- Prompt -
Look through the data below. Show each line where the string "name" occurs.

================================

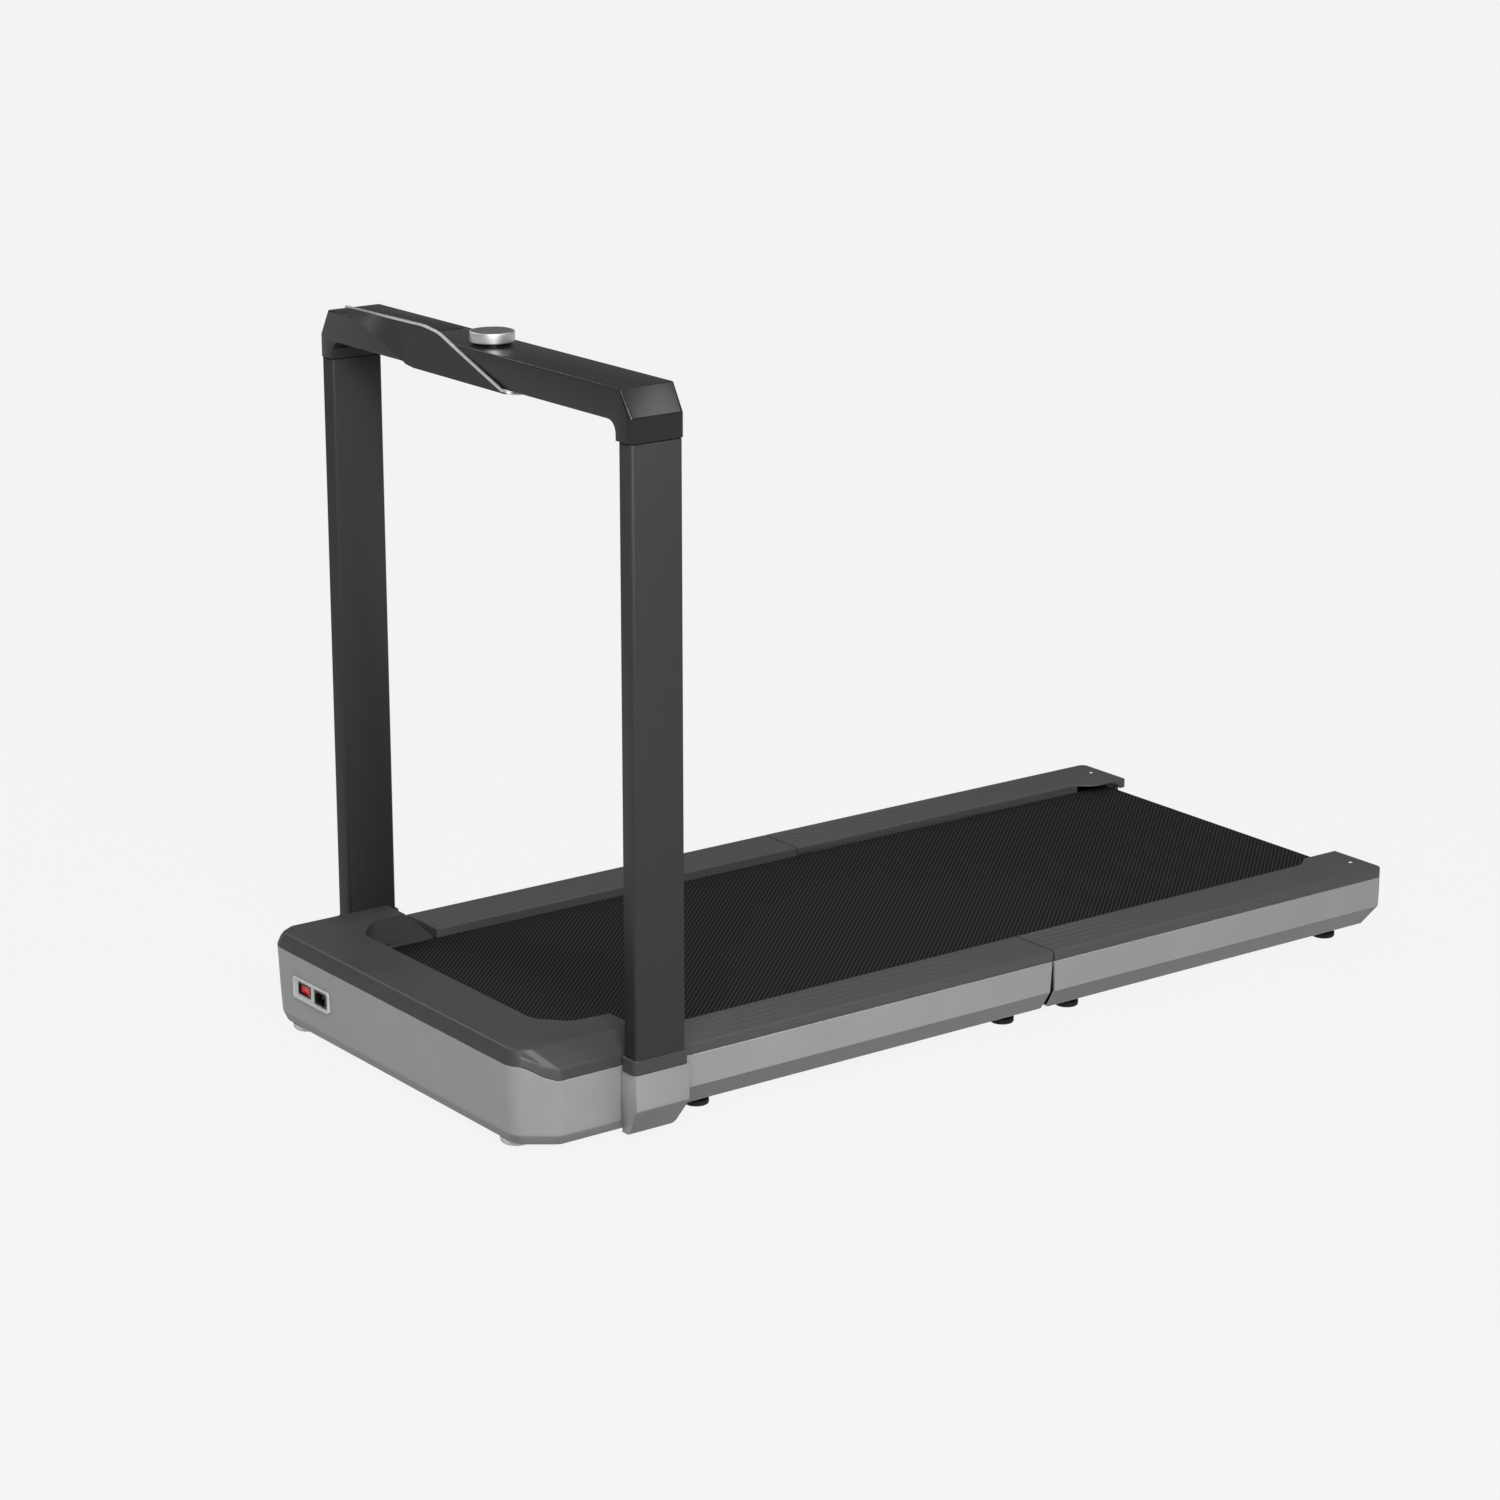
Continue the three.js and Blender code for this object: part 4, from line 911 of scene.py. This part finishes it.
def along(path, x):
    """The point of a path at one place across the machine."""
    for first, second in zip(path, path[1:]):
        if first[0] <= x <= second[0]:
            share = (x - first[0]) / (second[0] - first[0])
            return tuple(a + (b - a) * share for a, b in zip(first, second))
    return path[-1]


def console_section(x):
    """The rim and foot points of the console at one place along the bar."""
    top_point, foot_point = Vector(along(rim_path, x)), Vector(along(FOOT, x))
    top_point.z -= 0.4
    if top_point.z < foot_point.z + 0.3:
        foot_point.z = top_point.z - 0.3
    return top_point, foot_point


def console_ring(x):
    """The skin's section at one place: down its front face and back up behind it."""
    top_point, foot_point = console_section(x)
    front = [tuple(top_point.lerp(foot_point, share)) for share in (0, 0.04, 0.25, 0.5, 0.75, 0.96, 1)]
    behind = [top_point.lerp(foot_point, share) + Vector((0, CONSOLE_SKIN, 0)) for share in (1, 0.5, 0)]
    return front + [tuple(point) for point in behind]


even = {CONSOLE_START + (CONSOLE_END - CONSOLE_START) * i / 60 for i in range(61)}
stops = sorted({point[0] for point in rim_path} | {point[0] for point in FOOT} | even)
panel = loft("look_console_panel", [console_ring(x) for x in stops])
finish_piece(panel, "handrail", PANEL, ["console_panel"], 24)


def room_section(x):
    """What the console's skin takes from the bar's front top edge at one place."""
    top_point, foot_point = console_section(x)
    high = top_point + (top_point - foot_point) * (22 / (top_point - foot_point).length)
    return [(x, high.y + 1.5, high.z), (x, foot_point.y + 1.5, foot_point.z), (x, 110, foot_point.z),
            (x, 110, high.z)]


def arch(drawn, foot):
    """Outline (x, z) of the bar with its end caps, drawn in by an amount, down to the height of its feet."""
    half, inner, under = HALF_WIDTH - drawn, CAP_INNER + drawn, BAR_UNDERSIDE + drawn
    shoulder, top_half, top = CAP_SHOULDER - 0.3 * drawn, CAP_TOP_HALF - 0.5 * drawn, BAR_TOP - drawn
    return [
        (-half, foot), (-half, shoulder, 6), (-top_half, top, 3), (top_half, top, 3), (half, shoulder, 6),
        (half, foot), (inner, foot), (inner, under, 16), (-inner, under, 16), (-inner, foot),
    ]


def edge_round(x):
    """Rounding of the bar's front and rear edges: small along the bar, larger round its outer corners."""
    return 1.7 + 4.3 * max(0.0, min(1.0, (abs(x) - 336) / 14))


def crossbar_rings():
    points = anticlockwise(outline(arch(0, CAP_BOTTOM - 17), 6))
    radii = [edge_round(x) for x, _ in points]

    def face_ring(face, inward, turn):
        drawn = inset(points, [radius * (1 - math.sin(turn)) for radius in radii])
        return [(x, face + inward * radius * (1 - math.cos(turn)), z) for (x, z), radius in zip(drawn, radii)]

    front = [face_ring(BAR_FRONT, 1, turn) for turn in quarter_turn(5)]
    rear = [face_ring(BAR_REAR, -1, turn) for turn in quarter_turn(5)]
    return front + rear[::-1]


crossbar = loft("look_crossbar", crossbar_rings())
bar_hollow = prism("tool", "y", arch(BAR_WALL, 860), BAR_FRONT + BAR_WALL, BAR_REAR - BAR_WALL, 6)
below_caps = cuboid((-400, 400), (100, 260), (860, CAP_BOTTOM))
console_room = loft("tool", [
    room_section(x) for x in (-281, -260, -240, -220, -200, -180, -160, -140, -120, -102, -80, -62, -40)
])
cut(crossbar, bar_hollow, below_caps, console_room)
finish_piece(crossbar, "handrail", BAR, ["crossbar"])

strip_path = eased(RIM + [(103, 157.4, 917)], 12, 8)
strip_section = outline([(-2.6, -1.7, 0.5), (0.8, -1.7, 0.5), (0.8, 1.4, 0.5), (-2.6, 1.4, 0.5)], 3)


def strip_ring(i):
    """The strip's section at one point of its path: it faces forward, and sideways round its tail."""
    last = len(strip_path) - 1
    in_tail = i > last - 5
    ahead = (Vector(strip_path[min(i + 1, last)]) - Vector(strip_path[max(i - 1, 0)])).normalized()
    facing = Vector((1, 0, 0)) if in_tail else Vector((0, -1, 0))
    outward = (facing - ahead * ahead.dot(facing)).normalized()
    upward = outward.cross(ahead).normalized()
    if upward.z < 0 and not in_tail:
        upward = -upward
    return [tuple(Vector(strip_path[i]) + outward * a + upward * b) for a, b in strip_section]


strip = loft("look_console_trim", [strip_ring(i) for i in range(len(strip_path))])
finish_piece(strip, "handrail", TRIM, ["console_trim"])

lens = slab("look_display_lens", "z", panel_corners((-325, -118, 177, 216), 0, 6), 961.5, 962.6, 0, 0.4, 8)
finish_piece(lens, "handrail", GLASS, ["display_lens"])


# ---------------------------------------------------------------- knob
def knob_piece(name, profile, body, material, sides=128, sharp=30):
    piece = turned("look_" + name, "z", profile, (0, UPRIGHT_Y, 0), sides)
    finish_piece(piece, body, material, [name], sharp)


knob_piece("knob_base", [(0, 962.3), (24, 962.3), (24, 965.2), (0, 965.2)], "handrail", GLOSS_BLACK,
           96, 38)
knob_piece("knob_ring", [
    (0, 965.5), (27.6, 965.5), (28.4, 965.7), (28.9, 966.3), (29, 967.2), (29, 977.4), (28.8, 978.3),
    (28.3, 978.9), (27.6, 979.2), (27.1, 979.1), (26.8, 978.6), (26.8, 969.5), (0, 969.5),
], "knob", RING)
knob_piece("knob_button", [
    (0, 972.2), (25.8, 972.2), (26.2, 972.6), (26.2, 978.0), (25.9, 978.8), (25.2, 979.3), (24.2, 979.5),
    (12, 979.5), (0, 979.5),
], "knob_button", KNOB_FACE)

# ---------------------------------------------------------------- CAD nodes that keep their shape
KEPT = {
    "front_frame": BLACK_STEEL, "rear_frame": BLACK_STEEL,
    "front_deck_board": BOARD, "rear_deck_board": BOARD,
    "motor": MOTOR, "motor_pulley": STEEL, "drive_belt": RUBBER, "motor_controller": SATIN_BLACK,
    "front_roller": STEEL, "rear_roller": STEEL, "front_roller_pulley": BLACK_STEEL,
    "pivot_pin_left": STEEL, "pivot_pin_right": STEEL,
    "hinge_arm_left": BLACK_STEEL, "hinge_arm_right": BLACK_STEEL,
    "corner_spigot_left": SATIN_BLACK, "corner_spigot_right": SATIN_BLACK,
    "transport_wheel_left": RUBBER, "transport_wheel_right": RUBBER,
    "rear_roller_bracket_left": SATIN_BLACK, "rear_roller_bracket_right": SATIN_BLACK,
}
for name, material in KEPT.items():
    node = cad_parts[name]
    node.data.materials.clear()
    node.data.materials.append(material)

# ---------------------------------------------------------------- studio
floor_mesh = bpy.data.meshes.new("floor")
floor_mesh.from_pydata([(-30, -30, 0), (30, -30, 0), (30, 30, 0), (-30, 30, 0)], [], [(0, 1, 2, 3)])
floor = bpy.data.objects.new("floor", floor_mesh)
bpy.context.scene.collection.objects.link(floor)
floor_look = Nodes("floor", (0.012, 0.012, 0.012), 0.9)
floor_look.surface.inputs["Specular IOR Level"].default_value = 0
floor_look.surface.inputs["Emission Color"].default_value = (1, 1, 1, 1)
floor_look.surface.inputs["Emission Strength"].default_value = 0.888
floor_mesh.materials.append(floor_look.material)


def studio_sky(levels):
    """A grey dome whose brightness depends on height: (sine of elevation, level) pairs."""
    world = bpy.data.worlds.new("studio")
    world.use_nodes = True
    tree = world.node_tree
    direction = tree.nodes.new("ShaderNodeTexCoord")
    parts = tree.nodes.new("ShaderNodeSeparateXYZ")
    ramp = tree.nodes.new("ShaderNodeValToRGB")
    tree.links.new(direction.outputs["Generated"], parts.inputs["Vector"])
    tree.links.new(parts.outputs["Z"], ramp.inputs["Fac"])
    tree.links.new(ramp.outputs["Color"], tree.nodes["Background"].inputs["Color"])
    stops = ramp.color_ramp.elements
    while len(stops) < len(levels):
        stops.new(0.5)
    for stop, (height, level) in zip(stops, levels):
        stop.position = height
        stop.color = (level, level, level, 1)
    tree.nodes["Background"].inputs["Strength"].default_value = 1.0
    bpy.context.scene.world = world


studio_sky([(0.0, 0.2), (0.3, 0.12), (0.5, 0.25), (0.8, 0.7)])
bpy.context.scene.view_settings.view_transform = "Standard"


def softbox(name, azimuth, elevation, distance, size, watts, aim=(0, -0.1, 0.35)):
    """A soft rectangular light, placed by the direction it shines from: azimuth 0 is the front."""
    light = bpy.data.lights.new(name, "AREA")
    light.shape = "RECTANGLE"
    light.size, light.size_y = size
    light.energy = watts
    obj = bpy.data.objects.new(name, light)
    turn, lift = math.radians(azimuth), math.radians(elevation)
    away = Vector((math.sin(turn) * math.cos(lift), -math.cos(turn) * math.cos(lift), math.sin(lift)))
    obj.location = Vector(aim) + away * distance
    obj.rotation_euler = away.to_track_quat("Z", "Y").to_euler()
    bpy.context.scene.collection.objects.link(obj)


softbox("key_light", 58, 33, 4.0, (2.0, 1.6), 205)
softbox("chamfer_light", 136, 37, 3.6, (1.3, 0.9), 27, (0.36, -0.56, 0.94))
softbox("edge_light", -70, 35, 4.0, (1.3, 0.7), 46, (0, -0.6, 0.96))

================================

- Task solution -
def knob_piece(name, profile, body, material, sides=128, sharp=30):
    piece = turned("look_" + name, "z", profile, (0, UPRIGHT_Y, 0), sides)
    finish_piece(piece, body, material, [name], sharp)
for name, material in KEPT.items():
    node = cad_parts[name]
def softbox(name, azimuth, elevation, distance, size, watts, aim=(0, -0.1, 0.35)):
    light = bpy.data.lights.new(name, "AREA")
    obj = bpy.data.objects.new(name, light)